* [Given material]
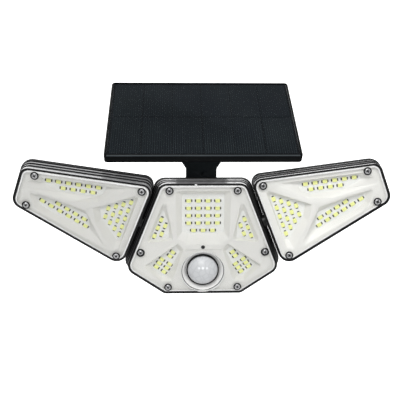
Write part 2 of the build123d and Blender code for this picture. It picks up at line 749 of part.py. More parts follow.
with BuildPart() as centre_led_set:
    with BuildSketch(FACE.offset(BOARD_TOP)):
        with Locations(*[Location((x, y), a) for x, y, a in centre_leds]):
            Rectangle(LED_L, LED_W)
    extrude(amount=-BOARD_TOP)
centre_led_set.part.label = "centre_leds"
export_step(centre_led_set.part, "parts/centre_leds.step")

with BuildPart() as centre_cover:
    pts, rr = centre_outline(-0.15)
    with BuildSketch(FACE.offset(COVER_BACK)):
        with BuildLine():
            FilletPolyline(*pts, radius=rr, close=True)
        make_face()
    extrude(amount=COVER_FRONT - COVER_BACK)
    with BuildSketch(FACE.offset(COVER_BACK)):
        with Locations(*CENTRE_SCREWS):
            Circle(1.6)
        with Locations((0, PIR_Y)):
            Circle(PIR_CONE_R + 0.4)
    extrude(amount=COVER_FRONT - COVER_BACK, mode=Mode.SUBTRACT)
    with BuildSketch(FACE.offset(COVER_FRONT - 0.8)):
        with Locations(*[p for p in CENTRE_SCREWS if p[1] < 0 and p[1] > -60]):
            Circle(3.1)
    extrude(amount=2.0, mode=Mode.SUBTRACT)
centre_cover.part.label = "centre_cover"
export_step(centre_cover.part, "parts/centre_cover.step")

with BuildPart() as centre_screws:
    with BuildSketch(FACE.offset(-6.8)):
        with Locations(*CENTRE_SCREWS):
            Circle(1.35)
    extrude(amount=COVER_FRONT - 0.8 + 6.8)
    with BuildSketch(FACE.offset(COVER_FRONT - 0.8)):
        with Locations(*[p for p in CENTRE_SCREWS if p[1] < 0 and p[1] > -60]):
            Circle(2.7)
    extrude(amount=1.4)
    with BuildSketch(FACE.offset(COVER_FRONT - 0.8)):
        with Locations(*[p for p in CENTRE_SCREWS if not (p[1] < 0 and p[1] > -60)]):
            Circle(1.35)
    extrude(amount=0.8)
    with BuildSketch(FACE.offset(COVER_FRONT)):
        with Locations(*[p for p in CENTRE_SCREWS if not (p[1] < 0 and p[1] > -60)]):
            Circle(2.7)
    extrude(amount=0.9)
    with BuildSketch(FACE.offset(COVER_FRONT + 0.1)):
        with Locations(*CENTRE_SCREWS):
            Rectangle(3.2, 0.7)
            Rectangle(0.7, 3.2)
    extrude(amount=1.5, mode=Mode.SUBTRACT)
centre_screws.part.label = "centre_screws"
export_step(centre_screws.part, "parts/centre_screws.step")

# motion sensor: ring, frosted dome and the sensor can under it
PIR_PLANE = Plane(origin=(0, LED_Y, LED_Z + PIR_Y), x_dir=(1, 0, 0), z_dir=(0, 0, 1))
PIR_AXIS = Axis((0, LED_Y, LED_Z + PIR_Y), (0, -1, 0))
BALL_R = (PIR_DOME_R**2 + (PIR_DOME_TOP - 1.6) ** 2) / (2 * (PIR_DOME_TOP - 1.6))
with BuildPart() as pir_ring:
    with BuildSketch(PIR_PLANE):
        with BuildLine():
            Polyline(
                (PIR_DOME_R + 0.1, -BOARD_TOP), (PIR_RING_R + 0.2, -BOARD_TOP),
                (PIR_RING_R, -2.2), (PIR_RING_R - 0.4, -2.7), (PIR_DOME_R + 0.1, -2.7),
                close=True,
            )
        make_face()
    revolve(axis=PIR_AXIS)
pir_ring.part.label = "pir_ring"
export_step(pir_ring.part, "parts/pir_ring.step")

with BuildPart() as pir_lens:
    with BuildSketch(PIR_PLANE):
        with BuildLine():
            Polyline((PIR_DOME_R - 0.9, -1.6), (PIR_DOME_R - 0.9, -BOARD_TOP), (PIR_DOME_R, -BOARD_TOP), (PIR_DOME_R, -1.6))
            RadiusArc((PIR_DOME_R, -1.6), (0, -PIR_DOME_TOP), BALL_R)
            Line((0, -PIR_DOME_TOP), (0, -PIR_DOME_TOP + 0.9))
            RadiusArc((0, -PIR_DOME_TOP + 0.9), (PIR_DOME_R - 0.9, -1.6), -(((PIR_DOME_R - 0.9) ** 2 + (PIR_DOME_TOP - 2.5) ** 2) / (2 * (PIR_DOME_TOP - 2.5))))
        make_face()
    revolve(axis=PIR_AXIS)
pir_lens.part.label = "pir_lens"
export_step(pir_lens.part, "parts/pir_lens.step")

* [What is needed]
Return all the data exactly as given.

* [Result of this task]
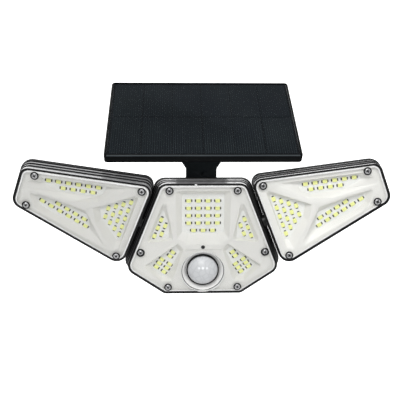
Write part 2 of the build123d and Blender code for this picture. It picks up at line 749 of part.py. More parts follow.
with BuildPart() as centre_led_set:
    with BuildSketch(FACE.offset(BOARD_TOP)):
        with Locations(*[Location((x, y), a) for x, y, a in centre_leds]):
            Rectangle(LED_L, LED_W)
    extrude(amount=-BOARD_TOP)
centre_led_set.part.label = "centre_leds"
export_step(centre_led_set.part, "parts/centre_leds.step")

with BuildPart() as centre_cover:
    pts, rr = centre_outline(-0.15)
    with BuildSketch(FACE.offset(COVER_BACK)):
        with BuildLine():
            FilletPolyline(*pts, radius=rr, close=True)
        make_face()
    extrude(amount=COVER_FRONT - COVER_BACK)
    with BuildSketch(FACE.offset(COVER_BACK)):
        with Locations(*CENTRE_SCREWS):
            Circle(1.6)
        with Locations((0, PIR_Y)):
            Circle(PIR_CONE_R + 0.4)
    extrude(amount=COVER_FRONT - COVER_BACK, mode=Mode.SUBTRACT)
    with BuildSketch(FACE.offset(COVER_FRONT - 0.8)):
        with Locations(*[p for p in CENTRE_SCREWS if p[1] < 0 and p[1] > -60]):
            Circle(3.1)
    extrude(amount=2.0, mode=Mode.SUBTRACT)
centre_cover.part.label = "centre_cover"
export_step(centre_cover.part, "parts/centre_cover.step")

with BuildPart() as centre_screws:
    with BuildSketch(FACE.offset(-6.8)):
        with Locations(*CENTRE_SCREWS):
            Circle(1.35)
    extrude(amount=COVER_FRONT - 0.8 + 6.8)
    with BuildSketch(FACE.offset(COVER_FRONT - 0.8)):
        with Locations(*[p for p in CENTRE_SCREWS if p[1] < 0 and p[1] > -60]):
            Circle(2.7)
    extrude(amount=1.4)
    with BuildSketch(FACE.offset(COVER_FRONT - 0.8)):
        with Locations(*[p for p in CENTRE_SCREWS if not (p[1] < 0 and p[1] > -60)]):
            Circle(1.35)
    extrude(amount=0.8)
    with BuildSketch(FACE.offset(COVER_FRONT)):
        with Locations(*[p for p in CENTRE_SCREWS if not (p[1] < 0 and p[1] > -60)]):
            Circle(2.7)
    extrude(amount=0.9)
    with BuildSketch(FACE.offset(COVER_FRONT + 0.1)):
        with Locations(*CENTRE_SCREWS):
            Rectangle(3.2, 0.7)
            Rectangle(0.7, 3.2)
    extrude(amount=1.5, mode=Mode.SUBTRACT)
centre_screws.part.label = "centre_screws"
export_step(centre_screws.part, "parts/centre_screws.step")

# motion sensor: ring, frosted dome and the sensor can under it
PIR_PLANE = Plane(origin=(0, LED_Y, LED_Z + PIR_Y), x_dir=(1, 0, 0), z_dir=(0, 0, 1))
PIR_AXIS = Axis((0, LED_Y, LED_Z + PIR_Y), (0, -1, 0))
BALL_R = (PIR_DOME_R**2 + (PIR_DOME_TOP - 1.6) ** 2) / (2 * (PIR_DOME_TOP - 1.6))
with BuildPart() as pir_ring:
    with BuildSketch(PIR_PLANE):
        with BuildLine():
            Polyline(
                (PIR_DOME_R + 0.1, -BOARD_TOP), (PIR_RING_R + 0.2, -BOARD_TOP),
                (PIR_RING_R, -2.2), (PIR_RING_R - 0.4, -2.7), (PIR_DOME_R + 0.1, -2.7),
                close=True,
            )
        make_face()
    revolve(axis=PIR_AXIS)
pir_ring.part.label = "pir_ring"
export_step(pir_ring.part, "parts/pir_ring.step")

with BuildPart() as pir_lens:
    with BuildSketch(PIR_PLANE):
        with BuildLine():
            Polyline((PIR_DOME_R - 0.9, -1.6), (PIR_DOME_R - 0.9, -BOARD_TOP), (PIR_DOME_R, -BOARD_TOP), (PIR_DOME_R, -1.6))
            RadiusArc((PIR_DOME_R, -1.6), (0, -PIR_DOME_TOP), BALL_R)
            Line((0, -PIR_DOME_TOP), (0, -PIR_DOME_TOP + 0.9))
            RadiusArc((0, -PIR_DOME_TOP + 0.9), (PIR_DOME_R - 0.9, -1.6), -(((PIR_DOME_R - 0.9) ** 2 + (PIR_DOME_TOP - 2.5) ** 2) / (2 * (PIR_DOME_TOP - 2.5))))
        make_face()
    revolve(axis=PIR_AXIS)
pir_lens.part.label = "pir_lens"
export_step(pir_lens.part, "parts/pir_lens.step")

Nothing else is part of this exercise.